(Dataset entries)
_ _ _ _

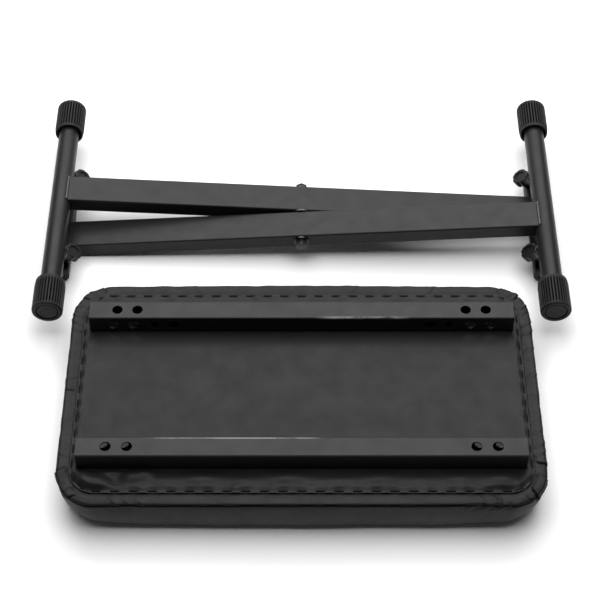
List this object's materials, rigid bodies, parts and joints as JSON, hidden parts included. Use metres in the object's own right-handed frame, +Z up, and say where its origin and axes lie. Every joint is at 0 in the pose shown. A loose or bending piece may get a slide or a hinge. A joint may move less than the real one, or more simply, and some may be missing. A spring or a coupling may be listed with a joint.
{
  "type": "piano bench",
  "caption": "Padded rectangular piano bench seat on two square rails, with its folding X-frame of steel tube, laid out face down and unassembled.",
  "frame": {"origin": "middle of the footprint of the seat and the folded frame, on the surface that both lie on", "axes": "+X along the seat's length, +Y from the seat towards the folded frame, +Z up, away from the surface; the seat lies on its top face"},
  "size_m": [0.6304, 0.6028, 0.077],
  "materials": {
    "vinyl": "satin",
    "foam": "matte",
    "board": "matte",
    "lining": "matte",
    "staple_wire": "satin",
    "rail_paint": "satin",
    "black_screw": "satin",
    "zinc": "satin",
    "black_zinc": "satin",
    "frame_paint": "satin",
    "weld_paint": "satin",
    "cap_rubber": "matte",
    "knob_plastic": "matte",
    "pin_steel": "satin"
  },
  "bodies": {
    "seat": {"seat_cover": "vinyl", "seat_foam": "foam", "seat_board": "board", "underside_lining": "lining", "staples": "staple_wire", "seat_rail_front": "rail_paint", "seat_rail_rear": "rail_paint", "rail_screws": "black_screw", "tee_nuts": "zinc"},
    "pivot": {"pivot_bolt": "black_zinc", "pivot_nut": "black_zinc", "pivot_washers": "black_zinc", "pivot_spacer": "zinc"},
    "leg_a": {"leg_tube_a": "frame_paint", "foot_tube_a": "frame_paint", "top_bar_a": "frame_paint", "weld_beads_a": "weld_paint", "pivot_bush_a": "zinc", "foot_cap_a_front": "cap_rubber", "foot_cap_a_rear": "cap_rubber", "pin_guide_a_front": "knob_plastic", "pin_guide_a_rear": "knob_plastic"},
    "leg_b": {"leg_tube_b": "frame_paint", "foot_tube_b": "frame_paint", "top_bar_b": "frame_paint", "weld_beads_b": "weld_paint", "pivot_bush_b": "zinc", "foot_cap_b_front": "cap_rubber", "foot_cap_b_rear": "cap_rubber", "pin_guide_b_front": "knob_plastic", "pin_guide_b_rear": "knob_plastic"},
    "pin_a_front": {"locking_pin_a_front": "pin_steel"},
    "knob_a_front": {"knob_a_front": "knob_plastic", "knob_stud_a_front": "zinc"},
    "pin_a_rear": {"locking_pin_a_rear": "pin_steel"},
    "knob_a_rear": {"knob_a_rear": "knob_plastic", "knob_stud_a_rear": "zinc"},
    "pin_b_front": {"locking_pin_b_front": "pin_steel"},
    "knob_b_front": {"knob_b_front": "knob_plastic", "knob_stud_b_front": "zinc"},
    "pin_b_rear": {"locking_pin_b_rear": "pin_steel"},
    "knob_b_rear": {"knob_b_rear": "knob_plastic", "knob_stud_b_rear": "zinc"}
  },
  "joints": [
    {"name": "frame_placing", "type": "slide", "parent": "seat", "child": "pivot", "axis": [0, -0.6957, 0.7183], "range_m": [0, 0.40319]},
    {"name": "leg_b_fold", "type": "hinge", "parent": "pivot", "child": "leg_b", "pos_m": [0, 0.136, 0.03001], "axis": [0, -1, 0], "range_deg": [0, 56.3]},
    {"name": "leg_a_fold", "type": "hinge", "parent": "pivot", "child": "leg_a", "pos_m": [0, 0.136, 0.03001], "axis": [0, 1, 0], "range_deg": [0, 56.3]},
    {"name": "pin_a_front_slide", "type": "slide", "parent": "leg_a", "child": "pin_a_front", "axis": [0, -1, 0], "range_m": [0, 0.011]},
    {"name": "knob_a_front_turn", "type": "hinge", "parent": "pin_a_front", "child": "knob_a_front", "pos_m": [0.29399, 0.074, 0.011], "axis": [-0.592, 0, 0.8059], "range_deg": [0, 360]},
    {"name": "pin_a_rear_slide", "type": "slide", "parent": "leg_a", "child": "pin_a_rear", "axis": [0, 1, 0], "range_m": [0, 0.011]},
    {"name": "knob_a_rear_turn", "type": "hinge", "parent": "pin_a_rear", "child": "knob_a_rear", "pos_m": [0.29399, 0.198, 0.011], "axis": [-0.592, 0, 0.8059], "range_deg": [0, 360]},
    {"name": "pin_b_front_slide", "type": "slide", "parent": "leg_b", "child": "pin_b_front", "axis": [0, -1, 0], "range_m": [0, 0.011]},
    {"name": "knob_b_front_turn", "type": "hinge", "parent": "pin_b_front", "child": "knob_b_front", "pos_m": [-0.29399, 0.074, 0.011], "axis": [0.592, 0, 0.8059], "range_deg": [0, 360]},
    {"name": "pin_b_rear_slide", "type": "slide", "parent": "leg_b", "child": "pin_b_rear", "axis": [0, 1, 0], "range_m": [0, 0.011]},
    {"name": "knob_b_rear_turn", "type": "hinge", "parent": "pin_b_rear", "child": "knob_b_rear", "pos_m": [-0.29399, 0.198, 0.011], "axis": [0.592, 0, 0.8059], "range_deg": [0, 360]}
  ],
  "couplings": [
    {"joint": "leg_a_fold", "follows": "leg_b_fold", "ratio": 1}
  ]
}
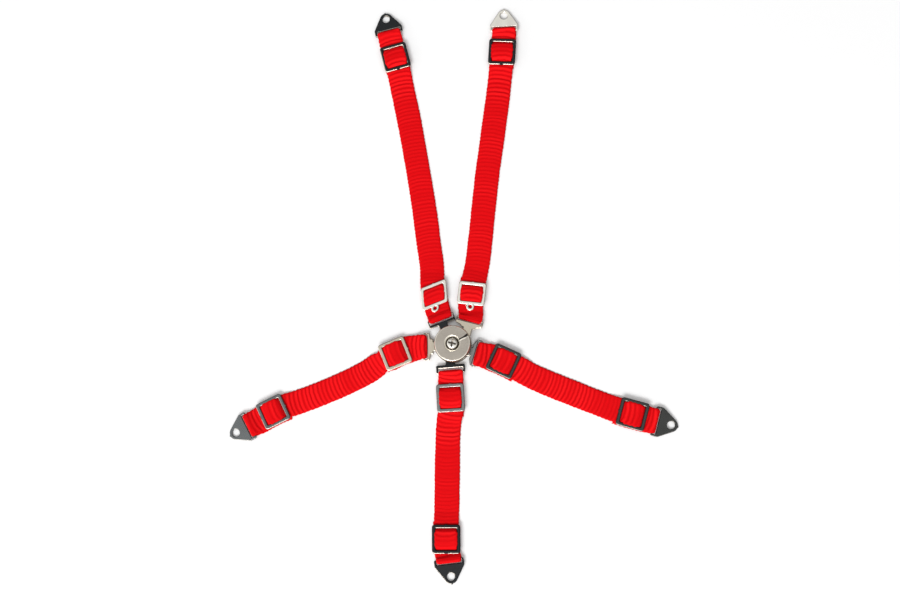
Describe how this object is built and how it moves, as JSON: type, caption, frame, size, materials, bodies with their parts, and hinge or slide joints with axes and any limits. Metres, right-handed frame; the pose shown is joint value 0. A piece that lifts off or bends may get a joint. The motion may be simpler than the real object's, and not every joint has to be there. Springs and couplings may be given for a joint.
{
  "type": "racing harness",
  "caption": "Miniature racing harness laid flat: red webbing straps with sliders and bolt-down anchor plates meet at a round turn-to-release buckle.",
  "frame": {"origin": "centre of the buckle's flat back face", "axes": "+Z out of the front of the buckle, +Y towards the shoulder straps, +X to the right-hand strap seen from the front"},
  "size_m": [0.1389, 0.1823, 0.0053],
  "materials": {
    "webbing": "ribbed woven ribbon, matt with a slight satin sheen",
    "black_metal": "black nickel, semi-gloss",
    "grey_metal": "gunmetal, semi-gloss",
    "bright_metal": "bright nickel",
    "satin_metal": "satin nickel",
    "screw_metal": "polished"
  },
  "bodies": {
    "buckle": {"buckle_housing": "satin_metal", "buckle_screw": "screw_metal"},
    "knob": {"buckle_knob": "satin_metal", "buckle_latch_plate": "satin_metal"},
    "left_shoulder_tongue": {"left_shoulder_tongue": "black_metal"},
    "left_shoulder_strap": {"left_shoulder_webbing": "webbing"},
    "left_shoulder_strap_far": {"left_shoulder_webbing_far": "webbing"},
    "left_shoulder_inner_slider": {"left_shoulder_inner_slider": "bright_metal", "left_shoulder_inner_hump": "webbing"},
    "left_shoulder_outer_slider": {"left_shoulder_outer_slider": "black_metal", "left_shoulder_outer_hump": "webbing"},
    "left_shoulder_anchor": {"left_shoulder_anchor": "black_metal"},
    "right_shoulder_tongue": {"right_shoulder_tongue": "bright_metal"},
    "right_shoulder_strap": {"right_shoulder_webbing": "webbing"},
    "right_shoulder_strap_far": {"right_shoulder_webbing_far": "webbing"},
    "right_shoulder_inner_slider": {"right_shoulder_inner_slider": "bright_metal", "right_shoulder_inner_hump": "webbing"},
    "right_shoulder_outer_slider": {"right_shoulder_outer_slider": "black_metal", "right_shoulder_outer_hump": "webbing"},
    "right_shoulder_anchor": {"right_shoulder_anchor": "bright_metal"},
    "left_lap_tongue": {"left_lap_tongue": "bright_metal"},
    "left_lap_strap": {"left_lap_webbing": "webbing"},
    "left_lap_inner_slider": {"left_lap_inner_slider": "bright_metal", "left_lap_inner_hump": "webbing"},
    "left_lap_outer_slider": {"left_lap_outer_slider": "grey_metal", "left_lap_outer_hump": "webbing"},
    "left_lap_anchor": {"left_lap_anchor": "grey_metal"},
    "right_lap_tongue": {"right_lap_tongue": "grey_metal"},
    "right_lap_strap": {"right_lap_webbing": "webbing"},
    "right_lap_inner_slider": {"right_lap_inner_slider": "black_metal", "right_lap_inner_hump": "webbing"},
    "right_lap_outer_slider": {"right_lap_outer_slider": "black_metal", "right_lap_outer_hump": "webbing"},
    "right_lap_anchor": {"right_lap_anchor": "black_metal"},
    "crotch_tongue": {"crotch_tongue": "black_metal"},
    "crotch_strap": {"crotch_webbing": "webbing"},
    "crotch_inner_slider": {"crotch_inner_slider": "grey_metal", "crotch_inner_hump": "webbing"},
    "crotch_outer_slider": {"crotch_outer_slider": "black_metal", "crotch_outer_hump": "webbing"},
    "crotch_anchor": {"crotch_anchor": "black_metal"}
  },
  "joints": [
    {"name": "knob_turn", "type": "hinge", "parent": "buckle", "child": "knob", "pos_m": [0, 0, 0.0045], "axis": [0, 0, 1], "range_deg": [-35, 35]},
    {"name": "left_shoulder_release", "type": "slide", "parent": "buckle", "child": "left_shoulder_tongue", "axis": [-0.3453, 0.9385, 0], "range_m": [0, 0.008]},
    {"name": "left_shoulder_lift", "type": "hinge", "parent": "left_shoulder_tongue", "child": "left_shoulder_strap", "pos_m": [-0.00406, 0.00853, 0.0009], "axis": [0.9385, 0.3453, 0], "range_deg": [0, 50]},
    {"name": "left_shoulder_bend", "type": "hinge", "parent": "left_shoulder_strap", "child": "left_shoulder_strap_far", "pos_m": [-0.01118, 0.05502, 0.0002], "axis": [0.986, 0.1668, 0], "range_deg": [-90, 0]},
    {"name": "left_shoulder_inner_slide", "type": "slide", "parent": "left_shoulder_strap", "child": "left_shoulder_inner_slider", "axis": [-0.1305, 0.9914, 0], "range_m": [0, 0.02]},
    {"name": "left_shoulder_outer_slide", "type": "slide", "parent": "left_shoulder_strap_far", "child": "left_shoulder_outer_slider", "axis": [0.2062, -0.9785, 0], "range_m": [0, 0.025]},
    {"name": "left_shoulder_anchor_hinge", "type": "hinge", "parent": "left_shoulder_strap_far", "child": "left_shoulder_anchor", "pos_m": [-0.02097, 0.10215, 0.0009], "axis": [0.9759, 0.2181, 0], "range_deg": [0, 100]},
    {"name": "right_shoulder_release", "type": "slide", "parent": "buckle", "child": "right_shoulder_tongue", "axis": [0.2605, 0.9655, 0], "range_m": [0, 0.008]},
    {"name": "right_shoulder_lift", "type": "hinge", "parent": "right_shoulder_tongue", "child": "right_shoulder_strap", "pos_m": [0.00533, 0.00799, 0.0009], "axis": [0.9655, -0.2605, 0], "range_deg": [0, 50]},
    {"name": "right_shoulder_bend", "type": "hinge", "parent": "right_shoulder_strap", "child": "right_shoulder_strap_far", "pos_m": [0.0109, 0.05519, 0.0002], "axis": [0.9924, -0.1233, 0], "range_deg": [-90, 0]},
    {"name": "right_shoulder_inner_slide", "type": "slide", "parent": "right_shoulder_strap", "child": "right_shoulder_inner_slider", "axis": [0.1478, 0.989, 0], "range_m": [0, 0.02]},
    {"name": "right_shoulder_outer_slide", "type": "slide", "parent": "right_shoulder_strap_far", "child": "right_shoulder_outer_slider", "axis": [-0.1132, -0.9936, 0], "range_m": [0, 0.025]},
    {"name": "right_shoulder_anchor_hinge", "type": "hinge", "parent": "right_shoulder_strap_far", "child": "right_shoulder_anchor", "pos_m": [0.01649, 0.10171, 0.0009], "axis": [0.9999, 0.0122, 0], "range_deg": [0, 100]},
    {"name": "left_lap_release", "type": "slide", "parent": "buckle", "child": "left_lap_tongue", "axis": [-0.9998, -0.0209, 0], "range_m": [0, 0.008]},
    {"name": "left_lap_lift", "type": "hinge", "parent": "left_lap_tongue", "child": "left_lap_strap", "pos_m": [-0.00912, -0.00059, 0.0009], "axis": [-0.0209, 0.9998, 0], "range_deg": [0, 70]},
    {"name": "left_lap_inner_slide", "type": "slide", "parent": "left_lap_strap", "child": "left_lap_inner_slider", "axis": [-0.8572, -0.515, 0], "range_m": [0, 0.008]},
    {"name": "left_lap_outer_slide", "type": "slide", "parent": "left_lap_strap", "child": "left_lap_outer_slider", "axis": [0.9304, 0.3665, 0], "range_m": [0, 0.012]},
    {"name": "left_lap_anchor_hinge", "type": "hinge", "parent": "left_lap_strap", "child": "left_lap_anchor", "pos_m": [-0.06404, -0.02465, 0.0009], "axis": [-0.4756, 0.8796, 0], "range_deg": [0, 100]},
    {"name": "right_lap_release", "type": "slide", "parent": "buckle", "child": "right_lap_tongue", "axis": [0.9578, -0.2874, 0], "range_m": [0, 0.008]},
    {"name": "right_lap_lift", "type": "hinge", "parent": "right_lap_tongue", "child": "right_lap_strap", "pos_m": [0.00775, -0.00298, 0.0009], "axis": [-0.2874, -0.9578, 0], "range_deg": [0, 70]},
    {"name": "right_lap_inner_slide", "type": "slide", "parent": "right_lap_strap", "child": "right_lap_inner_slider", "axis": [0.8829, -0.4695, 0], "range_m": [0, 0.008]},
    {"name": "right_lap_outer_slide", "type": "slide", "parent": "right_lap_strap", "child": "right_lap_outer_slider", "axis": [-0.9483, 0.3173, 0], "range_m": [0, 0.012]},
    {"name": "right_lap_anchor_hinge", "type": "hinge", "parent": "right_lap_strap", "child": "right_lap_anchor", "pos_m": [0.06107, -0.02383, 0.0009], "axis": [-0.2622, -0.965, 0], "range_deg": [0, 100]},
    {"name": "crotch_release", "type": "slide", "parent": "buckle", "child": "crotch_tongue", "axis": [0.0698, -0.9976, 0], "range_m": [0, 0.008]},
    {"name": "crotch_lift", "type": "hinge", "parent": "crotch_tongue", "child": "crotch_strap", "pos_m": [-0.00078, -0.00866, 0.0009], "axis": [-0.9976, -0.0698, 0], "range_deg": [0, 70]},
    {"name": "crotch_inner_slide", "type": "slide", "parent": "crotch_strap", "child": "crotch_inner_slider", "axis": [-0.0698, -0.9976, 0], "range_m": [0, 0.01]},
    {"name": "crotch_outer_slide", "type": "slide", "parent": "crotch_strap", "child": "crotch_outer_slider", "axis": [-0.0035, 1, 0], "range_m": [0, 0.015]},
    {"name": "crotch_anchor_hinge", "type": "hinge", "parent": "crotch_strap", "child": "crotch_anchor", "pos_m": [-0.00141, -0.06539, 0.0009], "axis": [-0.9925, -0.1219, 0], "range_deg": [0, 100]}
  ]
}
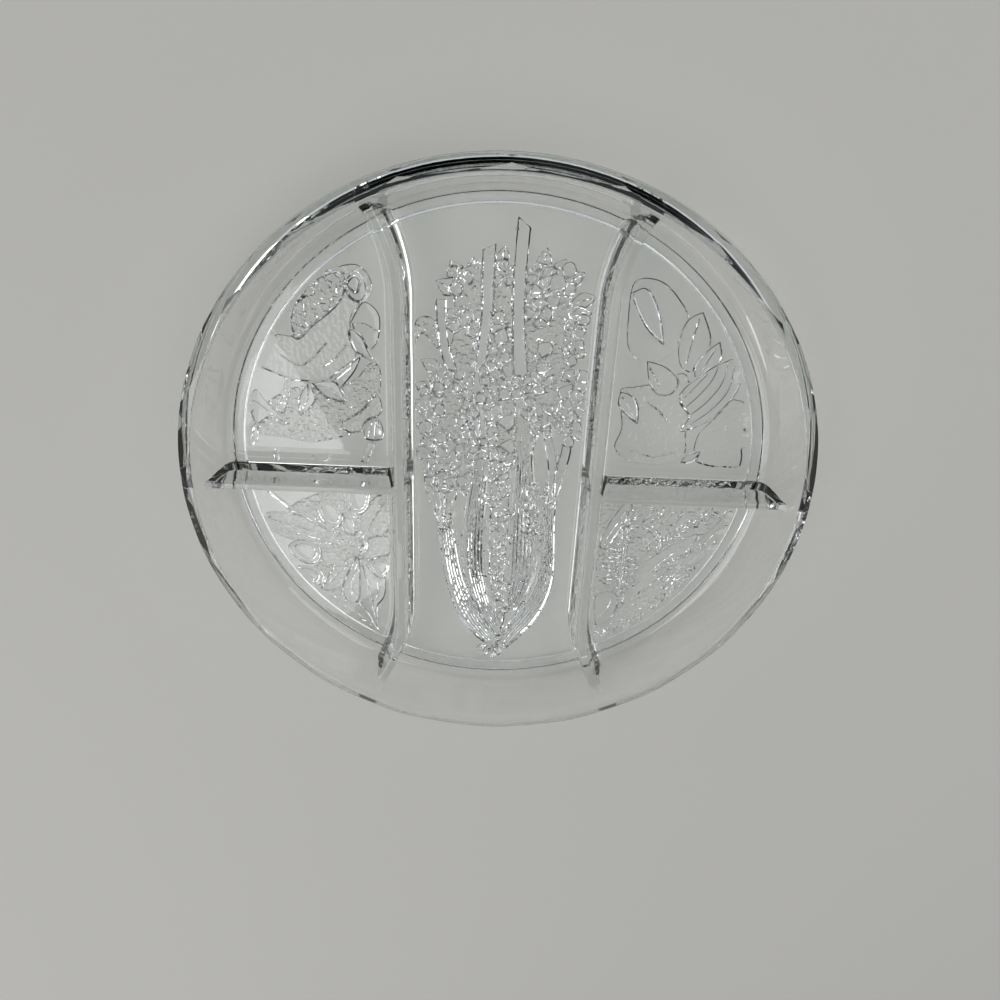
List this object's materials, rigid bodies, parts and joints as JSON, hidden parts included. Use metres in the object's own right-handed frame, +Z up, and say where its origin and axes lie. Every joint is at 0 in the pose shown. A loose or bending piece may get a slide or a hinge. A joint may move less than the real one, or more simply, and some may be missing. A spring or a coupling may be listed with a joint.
{
  "type": "relish tray",
  "caption": "Round shallow pressed glass relish tray: flared wall with a panelled rim, low foot ring, two long and two cross dividers, and vegetables in relief under the floor.",
  "frame": {"origin": "centre of the plane on which the foot ring rests", "axes": "+Z up, +Y along the two long dividers towards the leafy end of the celery relief, +X to the right of the picture"},
  "size_m": [0.318, 0.318, 0.0365],
  "materials": {
    "clear_glass": "fire-polished",
    "thick_glass": "fire-polished",
    "relief_glass": "pressed relief"
  },
  "bodies": {
    "root": {"floor_plate": "clear_glass", "foot_ring": "thick_glass", "side_wall": "clear_glass", "panelled_rim": "thick_glass", "long_divider_left": "thick_glass", "long_divider_right": "thick_glass", "cross_divider_left": "thick_glass", "cross_divider_right": "thick_glass", "celery_relief": "relief_glass", "cucumber_relief": "relief_glass", "onion_relief": "relief_glass", "olive_relief": "relief_glass", "carrot_relief": "relief_glass"}
  },
  "joints": []
}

_ _ _ _

What is expected —
In the records shown above, how many lines include the word "that"? Answer with the number only.

Solution to the exercise —
2